Tuesday, May 6, 2008

Victor Horta, Belgium, Art Nouveau, Stairway, Tassel House depicts a beautiful sense of transitioning from the modern world to postmodern art. The curvature and the design is common to art nouveau. All of these features appeared strikingly original for its time. It think what most strikes me about this piece is the use of lighting and color. How the yellows blend into the orange reds at the bottom on the walls. The gold curves painted on the bottom half of the wall and the curves all along the bottom of the floor. He “integrates” all of these elements to unify his masterpiece and changed the direction of interior design.

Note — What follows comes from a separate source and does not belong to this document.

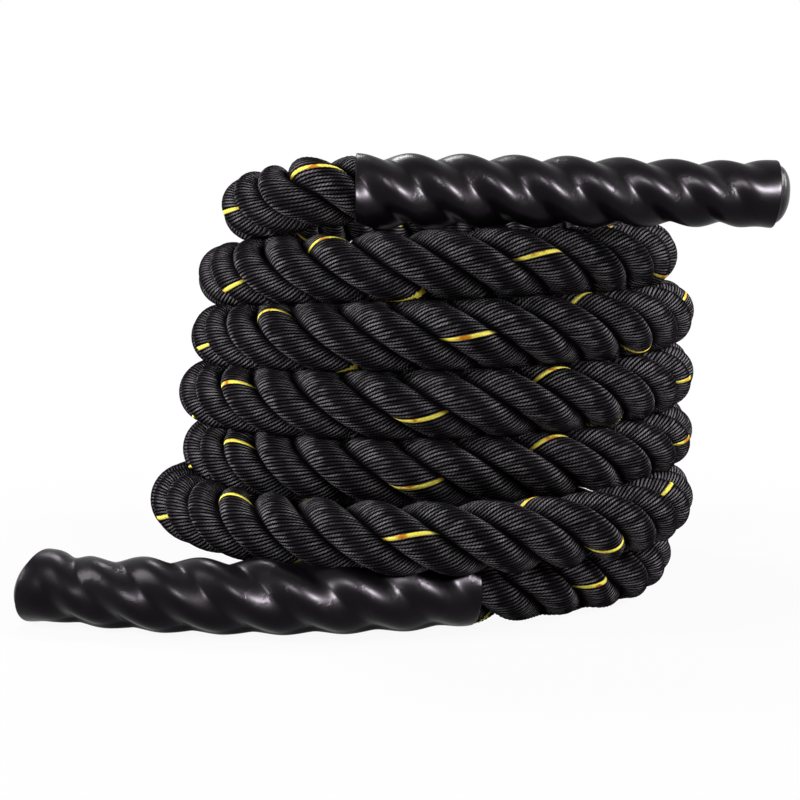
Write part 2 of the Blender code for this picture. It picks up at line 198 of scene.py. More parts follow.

I absolutely love Gustave Klimt’s The Kiss, his use of Gold, (creating his own Gold style) and how the two lovers passionately engage in a kiss—there is a feeling of intimacy and longing to be together. Though the woman’s expression seems blank, the way her head lays upon her shoulder, it seems as though she is embracing the moment, and her arm is wrapped around them. The moment for these two is pure bliss. He has interesting use of patterns on the gold. He wears black and white rectangles while she has a circular pattern on her side of their “cocoon” as they move closer to the edge, which also gives a sense of uneasiness. Overall, the effect is a passionate one. I love it, absolutely beautiful.

Unfortunately, I dis-like the more modern looking poster works, like that of Henri Toulouse Lautrec, Jane Avril, France. Lautrec suffered from disease that left him handicap and short. He was very interested, despite these ailments, in the night life in France, at various cafĂ©’s, dance halls, and brothels. He designed posters to advertise the entertainment to the middle class. Jane Avril depicts a woman wearing a highdress and dancing on stage and in the foreground a bass player strums his music. It is obvious that we are audience looking at this woman, who may presumably be a prostitute. He grabs his audience by making them the viewer and her—the subject that is viewed. I think overall this is an interesting tactic, but I think that the print itself in unattractive. It is modeled after anti-naturalistic Japanese woodblock prints, which in my opinion lack serious color and vivid imagery.

I don’t care too much for Picasso. I think the idea of Cubism is cool, at least the analytical part of it. I like the idea of taking a piece of art and looking at it from all angles and then creating a representation of from various points of view. I think that Georges Braque, however, does this in a more tasteful fashion than Picasso, in Violin and Palette. It’s monochromatic scale even gives it an interesting sense of connectedness through all of the confusion within the painting.